* Start Provided data *

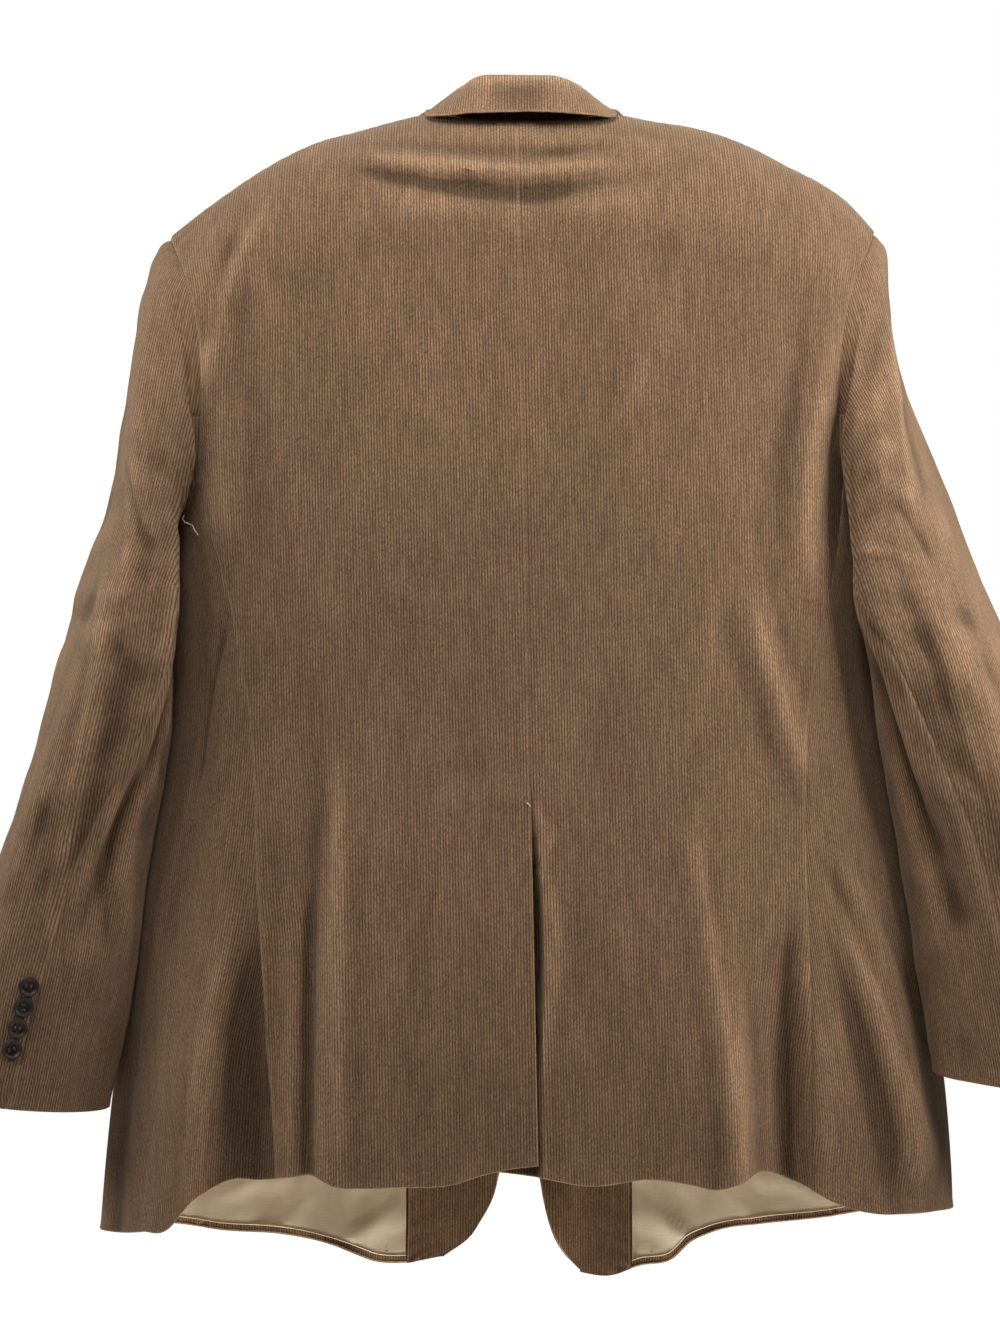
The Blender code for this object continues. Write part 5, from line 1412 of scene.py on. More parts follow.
class Nodes:
    """Short ways to add and join the nodes of one tree."""

    def __init__(self, tree):
        self.tree = tree

    def put(self, socket, value):
        if isinstance(value, bpy.types.NodeSocket):
            self.tree.links.new(value, socket)
        else:
            socket.default_value = value

    def add(self, kind, sockets=(), **settings):
        node = self.tree.nodes.new(kind)
        for name, value in settings.items():
            setattr(node, name, value)
        for name, value in dict(sockets).items():
            self.put(node.inputs[name], value)
        return node

    def math(self, operation, *values):
        node = self.add("ShaderNodeMath", operation=operation)
        for socket, value in zip(node.inputs, values):
            self.put(socket, value)
        return node.outputs[0]

    def noise(self, vector, scale, detail=2.0):
        sockets = {"Vector": vector, "Scale": scale, "Detail": detail}
        return self.add("ShaderNodeTexNoise", sockets).outputs["Fac"]

    def scaled(self, vector, *factors):
        node = self.add("ShaderNodeVectorMath", operation="MULTIPLY")
        self.put(node.inputs[0], vector)
        self.put(node.inputs[1], factors)
        return node.outputs[0]

    def stretch(self, value, low, high, to_low=0.0, to_high=1.0):
        sockets = {"Value": value, "From Min": low, "From Max": high,
                   "To Min": to_low, "To Max": to_high}
        return self.add("ShaderNodeMapRange", sockets, interpolation_type="SMOOTHSTEP").outputs[0]

    def mix(self, factor, first, second, blend="MIX"):
        node = self.add("ShaderNodeMix", data_type="RGBA", blend_type=blend)
        for number, value in ((0, factor), (6, first), (7, second)):
            self.put(node.inputs[number], value)
        return node.outputs[2]

    def cloth(self):
        """Place on the cloth in metres, across and along."""
        node = self.add("ShaderNodeUVMap", uv_map="cloth")
        parts = self.add("ShaderNodeSeparateXYZ", {"Vector": node.outputs["UV"]})
        return node.outputs["UV"], parts.outputs["X"], parts.outputs["Y"]

    def space(self):
        return self.add("ShaderNodeTexCoord").outputs["Object"]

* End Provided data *

Written request: Repeat the whole listing exactly, keeping every line intact.

Task response:
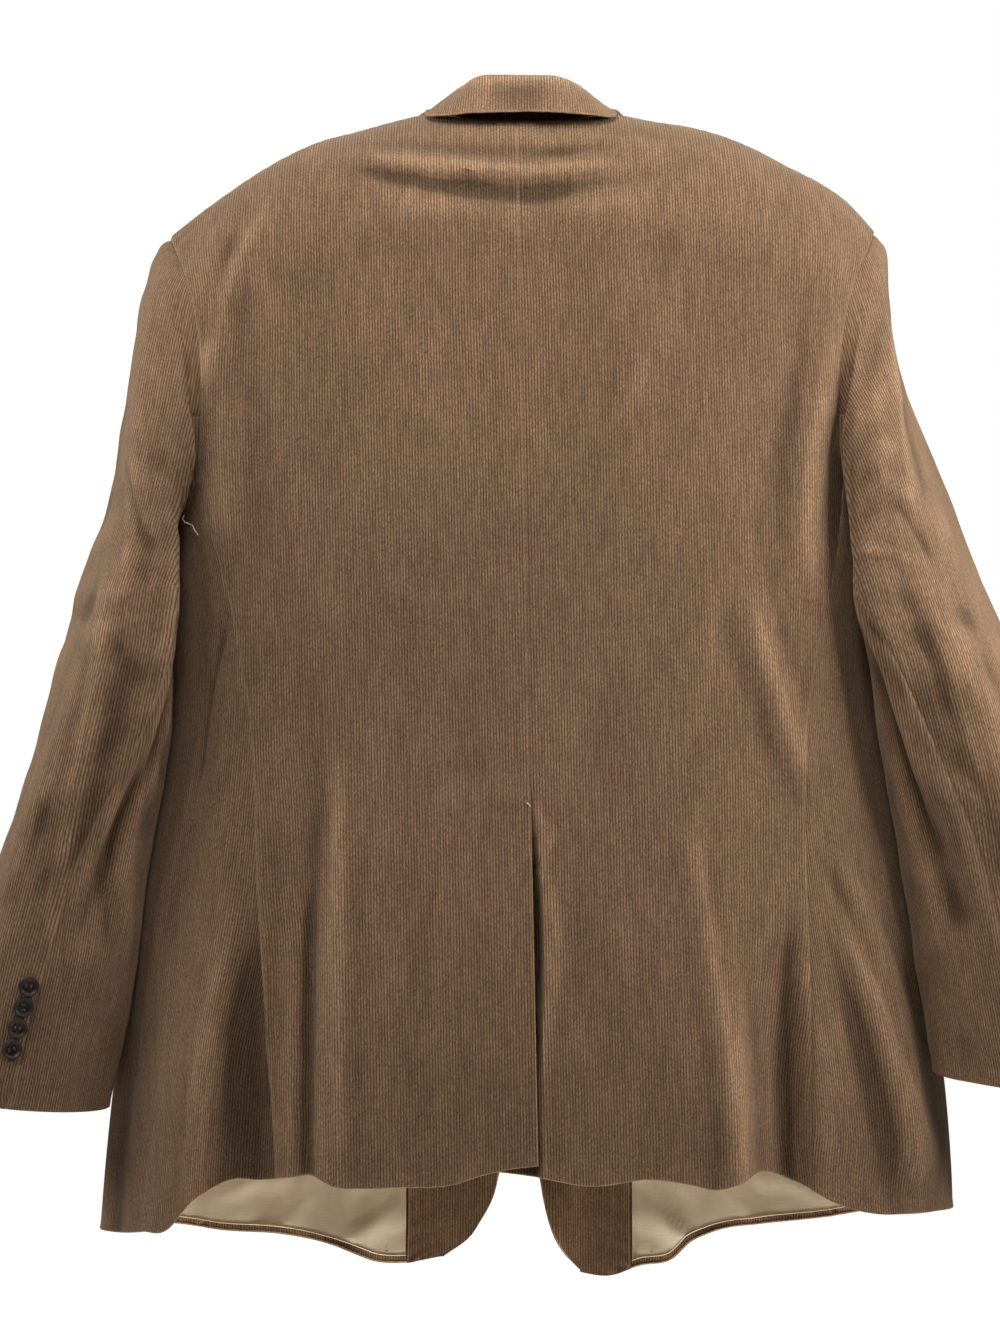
The Blender code for this object continues. Write part 5, from line 1412 of scene.py on. More parts follow.
class Nodes:
    """Short ways to add and join the nodes of one tree."""

    def __init__(self, tree):
        self.tree = tree

    def put(self, socket, value):
        if isinstance(value, bpy.types.NodeSocket):
            self.tree.links.new(value, socket)
        else:
            socket.default_value = value

    def add(self, kind, sockets=(), **settings):
        node = self.tree.nodes.new(kind)
        for name, value in settings.items():
            setattr(node, name, value)
        for name, value in dict(sockets).items():
            self.put(node.inputs[name], value)
        return node

    def math(self, operation, *values):
        node = self.add("ShaderNodeMath", operation=operation)
        for socket, value in zip(node.inputs, values):
            self.put(socket, value)
        return node.outputs[0]

    def noise(self, vector, scale, detail=2.0):
        sockets = {"Vector": vector, "Scale": scale, "Detail": detail}
        return self.add("ShaderNodeTexNoise", sockets).outputs["Fac"]

    def scaled(self, vector, *factors):
        node = self.add("ShaderNodeVectorMath", operation="MULTIPLY")
        self.put(node.inputs[0], vector)
        self.put(node.inputs[1], factors)
        return node.outputs[0]

    def stretch(self, value, low, high, to_low=0.0, to_high=1.0):
        sockets = {"Value": value, "From Min": low, "From Max": high,
                   "To Min": to_low, "To Max": to_high}
        return self.add("ShaderNodeMapRange", sockets, interpolation_type="SMOOTHSTEP").outputs[0]

    def mix(self, factor, first, second, blend="MIX"):
        node = self.add("ShaderNodeMix", data_type="RGBA", blend_type=blend)
        for number, value in ((0, factor), (6, first), (7, second)):
            self.put(node.inputs[number], value)
        return node.outputs[2]

    def cloth(self):
        """Place on the cloth in metres, across and along."""
        node = self.add("ShaderNodeUVMap", uv_map="cloth")
        parts = self.add("ShaderNodeSeparateXYZ", {"Vector": node.outputs["UV"]})
        return node.outputs["UV"], parts.outputs["X"], parts.outputs["Y"]

    def space(self):
        return self.add("ShaderNodeTexCoord").outputs["Object"]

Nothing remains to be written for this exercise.